Here is the part investors should not gloss over: this is not final financing yet. The RNS says completion remains subject to due diligence, successful pilot-scale testing, environmental and permitting reviews, board approvals, definitive agreements and regulatory compliance.
That is a long list, and every item matters. A non-binding term sheet is a sign of interest and commercial intent, but it is not the same as cash arriving in the bank.
So yes, the announcement is positive because it shows third-party interest from a royalty company. But no, it does not remove execution risk. Fulcrum still has to prove the technical case, move through permitting, and get the legal documents signed.
Management is framing Teck-Hughes as the first serious step in a broader mine waste recovery platform. The company points to an initial conceptual production profile of around 12,000 ounces of gold per annum at Teck-Hughes.
That figure is useful because it gives investors a rough sense of why royalty groups may be paying attention. A project with potential gold output, a cleaner processing angle through cyanide-free technology, and a mine waste recovery story is a more interesting proposition than a very early-stage exploration punt.
Fulcrum also says it has exclusive rights to Extrakt’s cyanide-free technology across the Timmins and Kirkland Lake districts. In the background notes, the company says those two historic gold camps have produced more than 110 million ounces of gold over the past 100 years and contain more than 70 documented legacy mine waste sites.
That wider platform angle is important. Chancery is not just looking at one possible royalty. The term sheet also includes a right of first refusal over future royalties on additional Fulcrum-controlled mine waste reprocessing projects in the Kirkland Lake district for two years, subject to definitive agreements.
The immediate, real-money part of this announcement is the £200,000 subscription. Chancery is buying 2,352,942 new shares at 8.5 pence each and receiving warrants over the same number of shares at 11 pence for two years.
That is not a huge financing in its own right, so nobody should pretend this transforms the balance sheet overnight. But it does matter as a signal. Chancery is not just talking about future funding – it has become a shareholder now.
That usually helps credibility. If a potential funding partner is willing to put some equity capital in up front, it suggests a level of conviction that goes beyond a casual conversation.
The new subscription shares will represent 1.50% of Fulcrum’s enlarged share capital on admission. That is relatively modest dilution and, in my view, quite manageable if it helps deepen a strategic relationship with a potential project financier.
There is, however, another layer. Chancery has also been issued warrants over a further 2,352,942 shares at 11 pence. If those are exercised, there would be additional dilution, although the RNS does not disclose the future percentage impact.
So the short version is this: dilution from the initial £200,000 placing looks small, but investors should still keep one eye on the warrant overhang.
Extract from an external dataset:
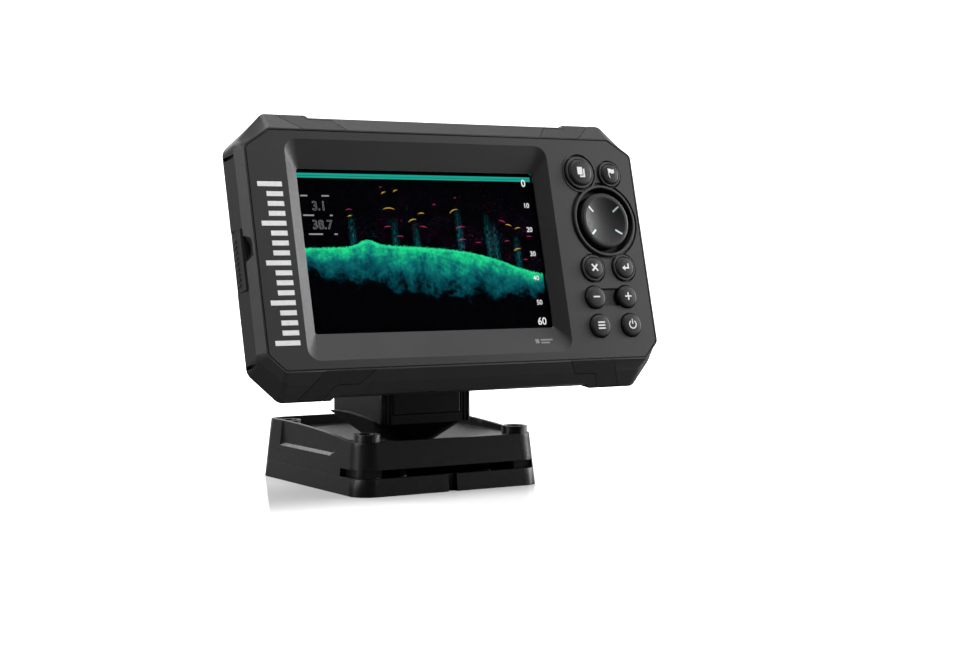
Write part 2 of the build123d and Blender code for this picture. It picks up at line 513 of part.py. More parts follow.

I think this is a good RNS, but it is a good early-stage funding signal, not a final de-risking moment. The strategic logic makes sense: bring in a royalty partner, keep ownership, avoid a bigger equity raise, and use Teck-Hughes as the first proof point for a larger mine waste recovery business.
The reason it matters is that junior resource companies live or die on financing credibility. A third party willing to sign a term sheet for US$20 million and also buy shares sends a much stronger message than management simply saying it is “exploring funding options”.
That said, the biggest trap for investors would be treating this as completed project finance. It is not. Until Fulcrum delivers successful pilot-scale testing and converts the term sheet into definitive agreements, there is still plenty of work to do.
So the balanced verdict is this: strategically encouraging, financially promising, but still conditional. If Fulcrum converts this into a binding deal, it could become one of the more important milestones in moving Teck-Hughes towards commercial production.